# Start of Task input
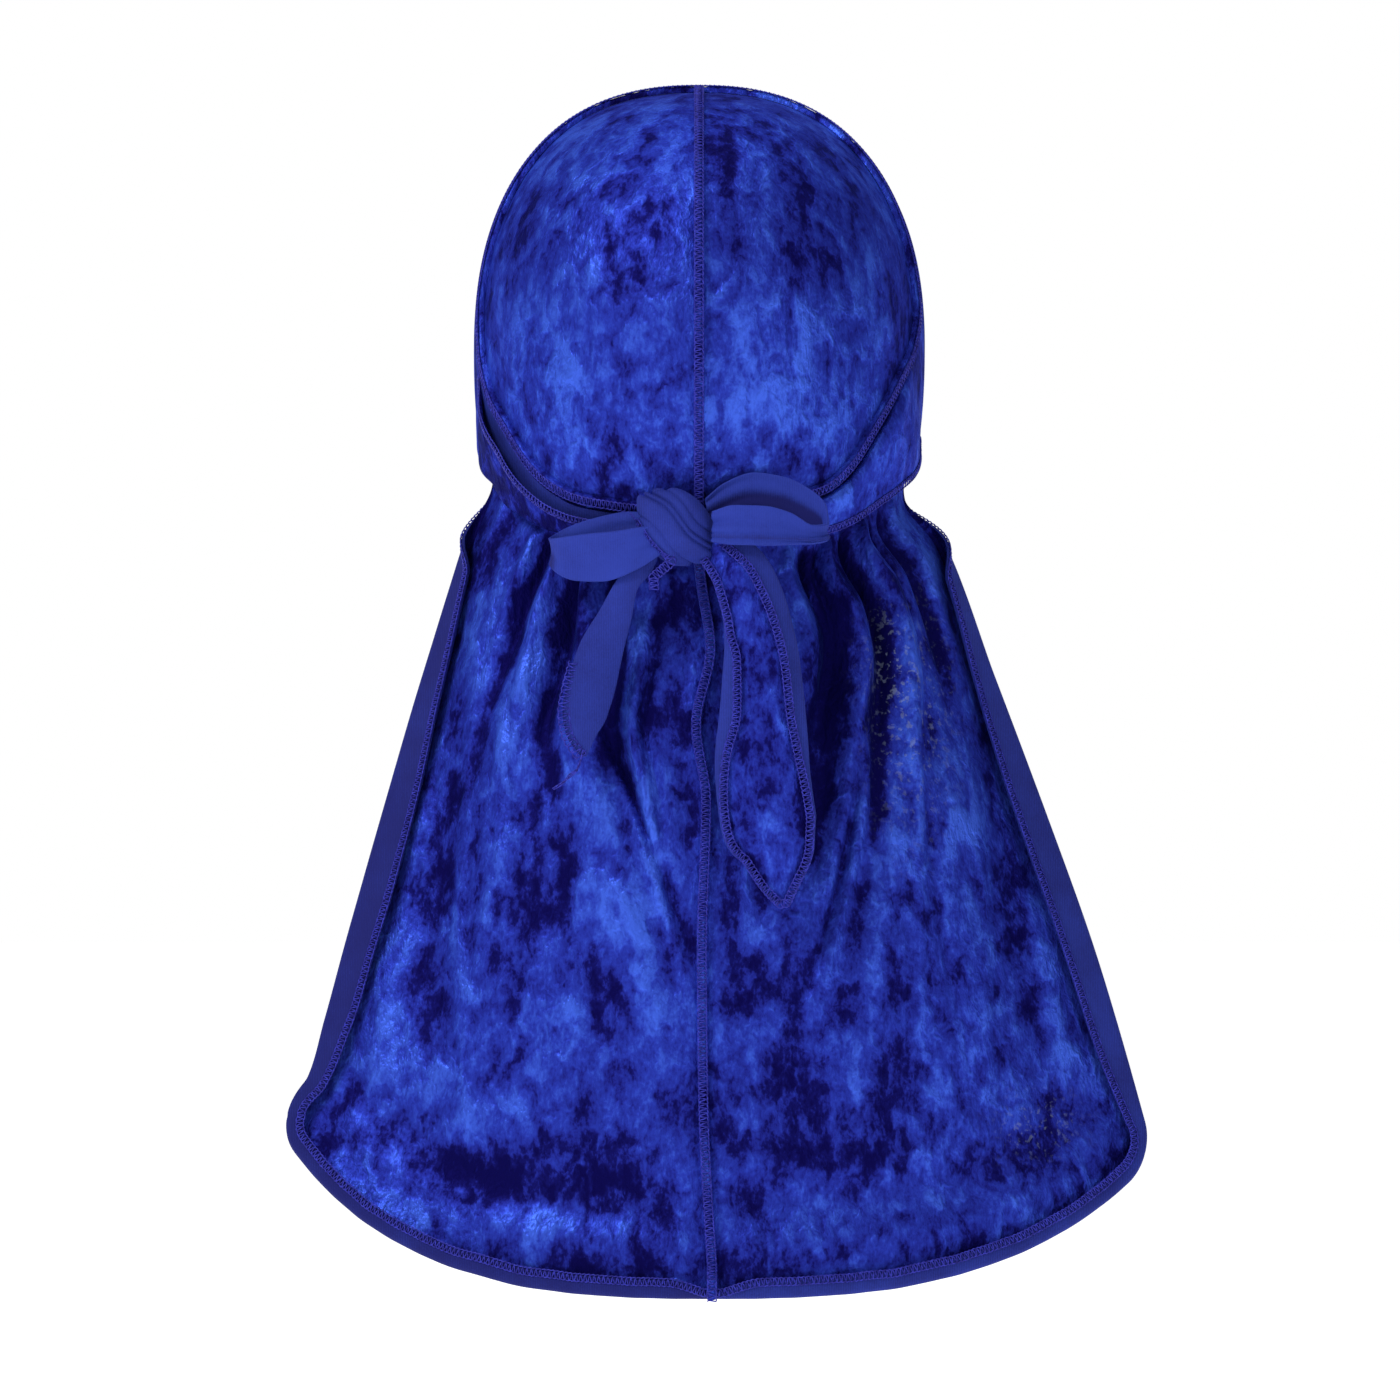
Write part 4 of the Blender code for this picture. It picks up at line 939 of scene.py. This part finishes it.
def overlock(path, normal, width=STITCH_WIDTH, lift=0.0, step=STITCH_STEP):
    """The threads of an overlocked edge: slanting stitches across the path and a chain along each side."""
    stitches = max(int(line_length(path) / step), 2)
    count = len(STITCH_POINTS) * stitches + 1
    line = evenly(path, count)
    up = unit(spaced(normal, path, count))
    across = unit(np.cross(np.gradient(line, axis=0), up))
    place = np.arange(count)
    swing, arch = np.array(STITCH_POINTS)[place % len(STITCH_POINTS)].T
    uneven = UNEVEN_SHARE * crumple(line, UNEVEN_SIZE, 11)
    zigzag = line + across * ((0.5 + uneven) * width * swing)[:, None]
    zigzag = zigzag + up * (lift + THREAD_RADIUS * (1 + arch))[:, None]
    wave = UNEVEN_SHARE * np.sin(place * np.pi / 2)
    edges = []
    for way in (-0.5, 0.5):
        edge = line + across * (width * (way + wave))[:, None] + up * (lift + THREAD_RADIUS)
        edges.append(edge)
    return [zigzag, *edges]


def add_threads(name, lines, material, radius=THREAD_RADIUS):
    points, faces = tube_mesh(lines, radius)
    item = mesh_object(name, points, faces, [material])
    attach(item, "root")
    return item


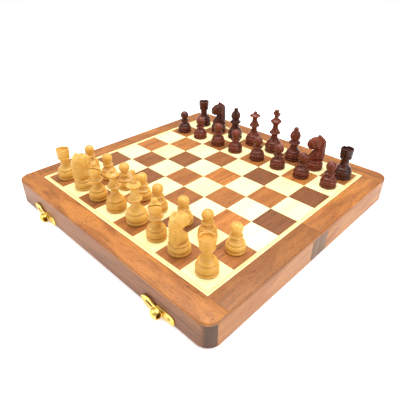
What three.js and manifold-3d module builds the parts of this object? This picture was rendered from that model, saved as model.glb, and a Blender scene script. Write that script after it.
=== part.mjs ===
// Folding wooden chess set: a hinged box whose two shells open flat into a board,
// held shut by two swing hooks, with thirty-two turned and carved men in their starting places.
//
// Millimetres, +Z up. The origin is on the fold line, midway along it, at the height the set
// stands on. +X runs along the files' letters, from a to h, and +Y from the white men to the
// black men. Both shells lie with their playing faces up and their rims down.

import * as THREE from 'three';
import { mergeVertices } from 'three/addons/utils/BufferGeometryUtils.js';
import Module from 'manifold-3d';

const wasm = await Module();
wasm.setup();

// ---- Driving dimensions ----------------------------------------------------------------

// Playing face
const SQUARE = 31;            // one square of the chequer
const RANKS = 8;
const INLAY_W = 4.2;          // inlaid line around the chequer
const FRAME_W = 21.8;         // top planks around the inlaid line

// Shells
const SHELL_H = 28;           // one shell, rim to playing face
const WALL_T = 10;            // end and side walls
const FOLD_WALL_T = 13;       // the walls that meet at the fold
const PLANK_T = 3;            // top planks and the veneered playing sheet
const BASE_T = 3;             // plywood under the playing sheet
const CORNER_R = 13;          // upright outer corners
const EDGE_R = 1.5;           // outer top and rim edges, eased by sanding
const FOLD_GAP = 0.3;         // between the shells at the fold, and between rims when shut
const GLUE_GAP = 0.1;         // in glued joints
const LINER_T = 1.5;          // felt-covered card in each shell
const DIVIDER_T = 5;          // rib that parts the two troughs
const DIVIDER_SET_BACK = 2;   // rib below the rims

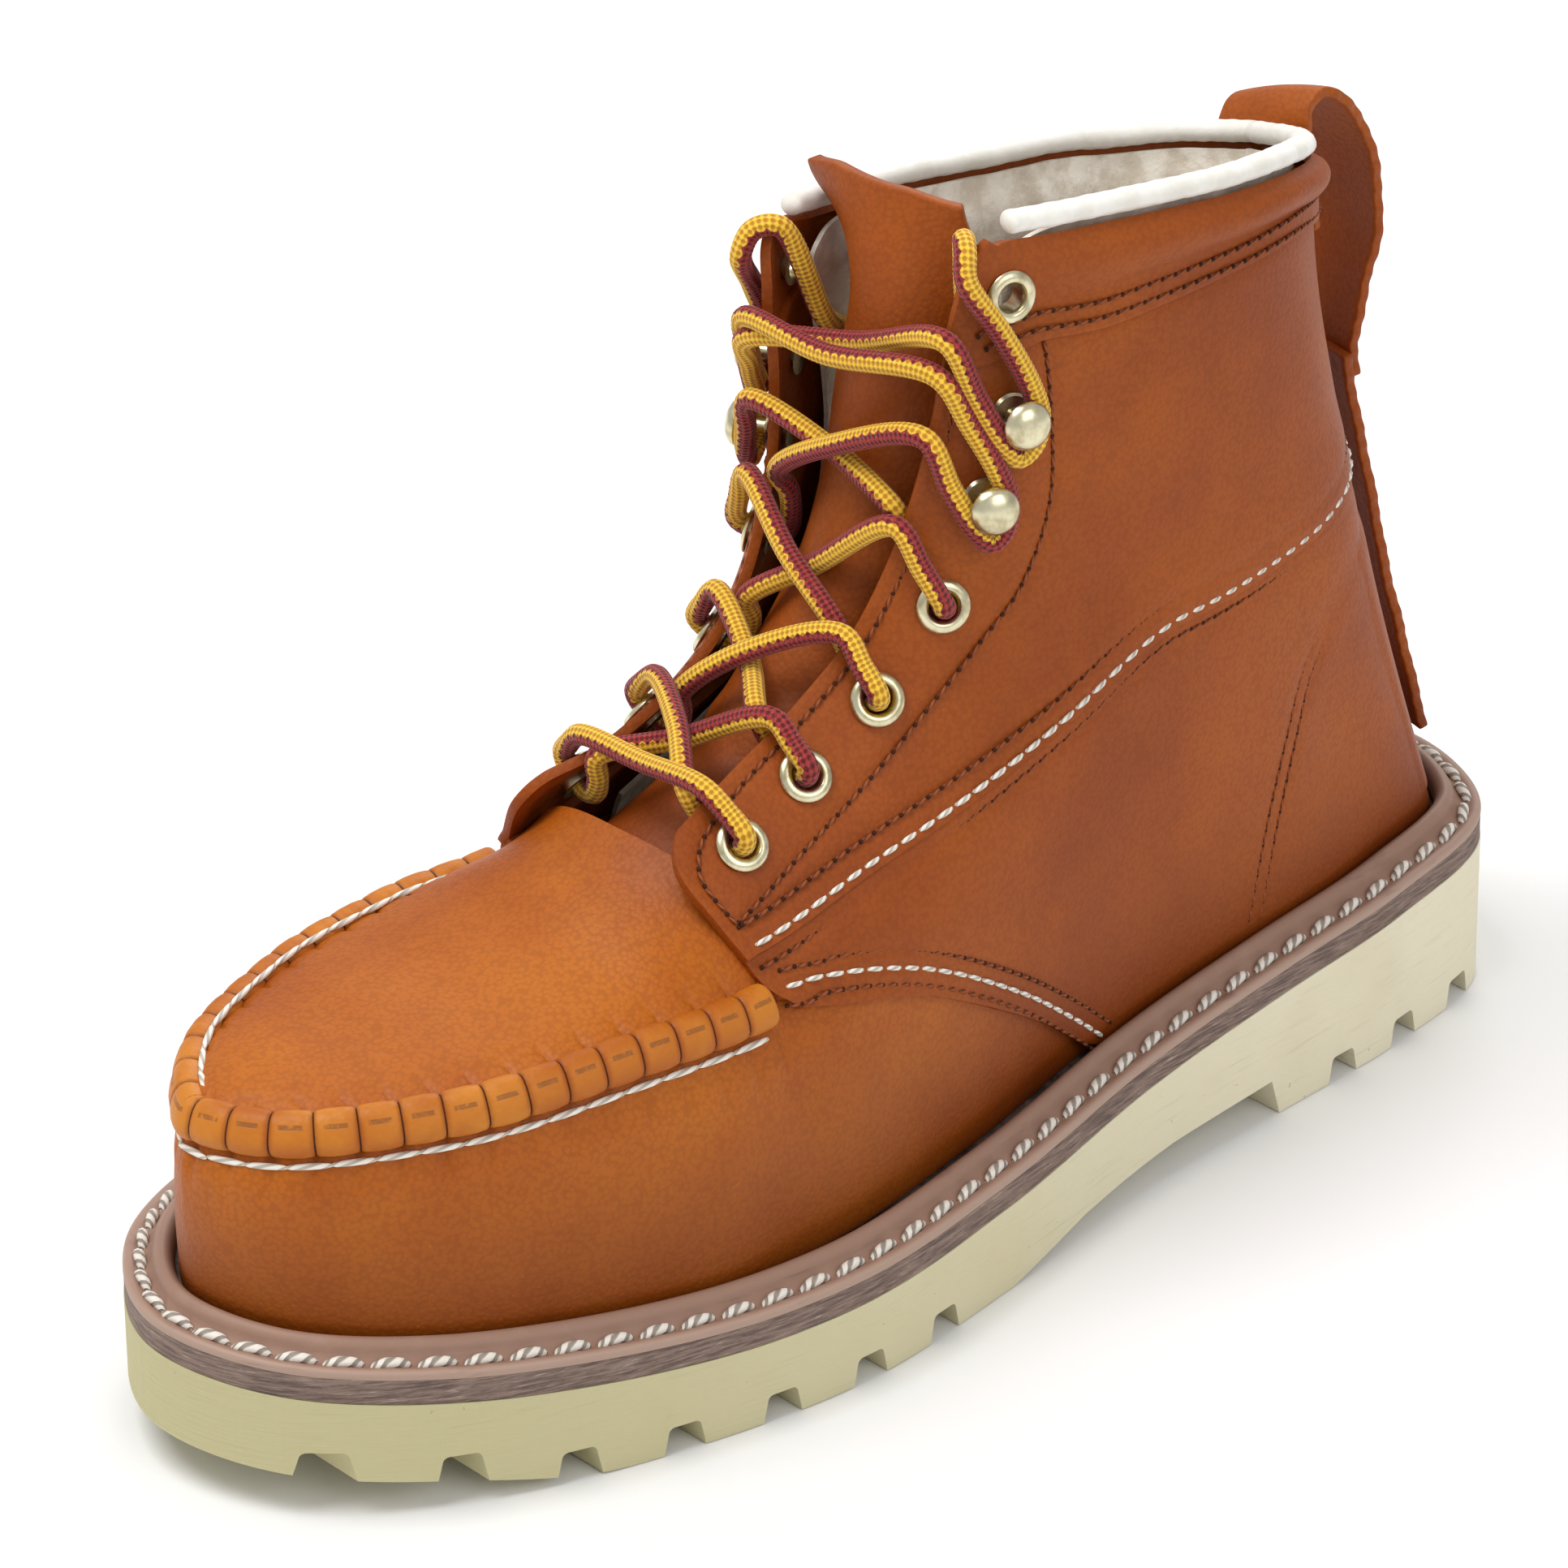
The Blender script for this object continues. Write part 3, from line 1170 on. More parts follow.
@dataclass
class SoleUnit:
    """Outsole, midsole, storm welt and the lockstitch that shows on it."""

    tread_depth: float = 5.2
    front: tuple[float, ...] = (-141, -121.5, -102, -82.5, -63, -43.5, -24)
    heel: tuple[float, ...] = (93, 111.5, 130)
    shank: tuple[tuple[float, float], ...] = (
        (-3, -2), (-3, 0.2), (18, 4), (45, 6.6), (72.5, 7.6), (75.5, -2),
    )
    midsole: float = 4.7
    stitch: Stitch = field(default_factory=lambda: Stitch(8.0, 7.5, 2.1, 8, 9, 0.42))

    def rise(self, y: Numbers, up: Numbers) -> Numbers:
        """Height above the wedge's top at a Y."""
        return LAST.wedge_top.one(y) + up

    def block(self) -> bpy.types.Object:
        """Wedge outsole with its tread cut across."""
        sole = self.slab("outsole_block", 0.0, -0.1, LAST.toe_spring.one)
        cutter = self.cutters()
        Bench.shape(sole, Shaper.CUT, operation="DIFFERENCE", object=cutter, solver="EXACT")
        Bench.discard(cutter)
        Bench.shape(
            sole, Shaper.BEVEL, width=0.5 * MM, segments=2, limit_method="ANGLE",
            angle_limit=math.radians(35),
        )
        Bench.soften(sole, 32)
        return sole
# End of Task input
* **Directive**
Repeat the data in full and exactly. Omit pictures.

* **Final answer**
Write part 4 of the Blender code for this picture. It picks up at line 939 of scene.py. This part finishes it.
def overlock(path, normal, width=STITCH_WIDTH, lift=0.0, step=STITCH_STEP):
    """The threads of an overlocked edge: slanting stitches across the path and a chain along each side."""
    stitches = max(int(line_length(path) / step), 2)
    count = len(STITCH_POINTS) * stitches + 1
    line = evenly(path, count)
    up = unit(spaced(normal, path, count))
    across = unit(np.cross(np.gradient(line, axis=0), up))
    place = np.arange(count)
    swing, arch = np.array(STITCH_POINTS)[place % len(STITCH_POINTS)].T
    uneven = UNEVEN_SHARE * crumple(line, UNEVEN_SIZE, 11)
    zigzag = line + across * ((0.5 + uneven) * width * swing)[:, None]
    zigzag = zigzag + up * (lift + THREAD_RADIUS * (1 + arch))[:, None]
    wave = UNEVEN_SHARE * np.sin(place * np.pi / 2)
    edges = []
    for way in (-0.5, 0.5):
        edge = line + across * (width * (way + wave))[:, None] + up * (lift + THREAD_RADIUS)
        edges.append(edge)
    return [zigzag, *edges]


def add_threads(name, lines, material, radius=THREAD_RADIUS):
    points, faces = tube_mesh(lines, radius)
    item = mesh_object(name, points, faces, [material])
    attach(item, "root")
    return item


What three.js and manifold-3d module builds the parts of this object? This picture was rendered from that model, saved as model.glb, and a Blender scene script. Write that script after it.
=== part.mjs ===
// Folding wooden chess set: a hinged box whose two shells open flat into a board,
// held shut by two swing hooks, with thirty-two turned and carved men in their starting places.
//
// Millimetres, +Z up. The origin is on the fold line, midway along it, at the height the set
// stands on. +X runs along the files' letters, from a to h, and +Y from the white men to the
// black men. Both shells lie with their playing faces up and their rims down.

import * as THREE from 'three';
import { mergeVertices } from 'three/addons/utils/BufferGeometryUtils.js';
import Module from 'manifold-3d';

const wasm = await Module();
wasm.setup();

// ---- Driving dimensions ----------------------------------------------------------------

// Playing face
const SQUARE = 31;            // one square of the chequer
const RANKS = 8;
const INLAY_W = 4.2;          // inlaid line around the chequer
const FRAME_W = 21.8;         // top planks around the inlaid line

// Shells
const SHELL_H = 28;           // one shell, rim to playing face
const WALL_T = 10;            // end and side walls
const FOLD_WALL_T = 13;       // the walls that meet at the fold
const PLANK_T = 3;            // top planks and the veneered playing sheet
const BASE_T = 3;             // plywood under the playing sheet
const CORNER_R = 13;          // upright outer corners
const EDGE_R = 1.5;           // outer top and rim edges, eased by sanding
const FOLD_GAP = 0.3;         // between the shells at the fold, and between rims when shut
const GLUE_GAP = 0.1;         // in glued joints
const LINER_T = 1.5;          // felt-covered card in each shell
const DIVIDER_T = 5;          // rib that parts the two troughs
const DIVIDER_SET_BACK = 2;   // rib below the rims

The Blender script for this object continues. Write part 3, from line 1170 on. More parts follow.
@dataclass
class SoleUnit:
    """Outsole, midsole, storm welt and the lockstitch that shows on it."""

    tread_depth: float = 5.2
    front: tuple[float, ...] = (-141, -121.5, -102, -82.5, -63, -43.5, -24)
    heel: tuple[float, ...] = (93, 111.5, 130)
    shank: tuple[tuple[float, float], ...] = (
        (-3, -2), (-3, 0.2), (18, 4), (45, 6.6), (72.5, 7.6), (75.5, -2),
    )
    midsole: float = 4.7
    stitch: Stitch = field(default_factory=lambda: Stitch(8.0, 7.5, 2.1, 8, 9, 0.42))

    def rise(self, y: Numbers, up: Numbers) -> Numbers:
        """Height above the wedge's top at a Y."""
        return LAST.wedge_top.one(y) + up

    def block(self) -> bpy.types.Object:
        """Wedge outsole with its tread cut across."""
        sole = self.slab("outsole_block", 0.0, -0.1, LAST.toe_spring.one)
        cutter = self.cutters()
        Bench.shape(sole, Shaper.CUT, operation="DIFFERENCE", object=cutter, solver="EXACT")
        Bench.discard(cutter)
        Bench.shape(
            sole, Shaper.BEVEL, width=0.5 * MM, segments=2, limit_method="ANGLE",
            angle_limit=math.radians(35),
        )
        Bench.soften(sole, 32)
        return sole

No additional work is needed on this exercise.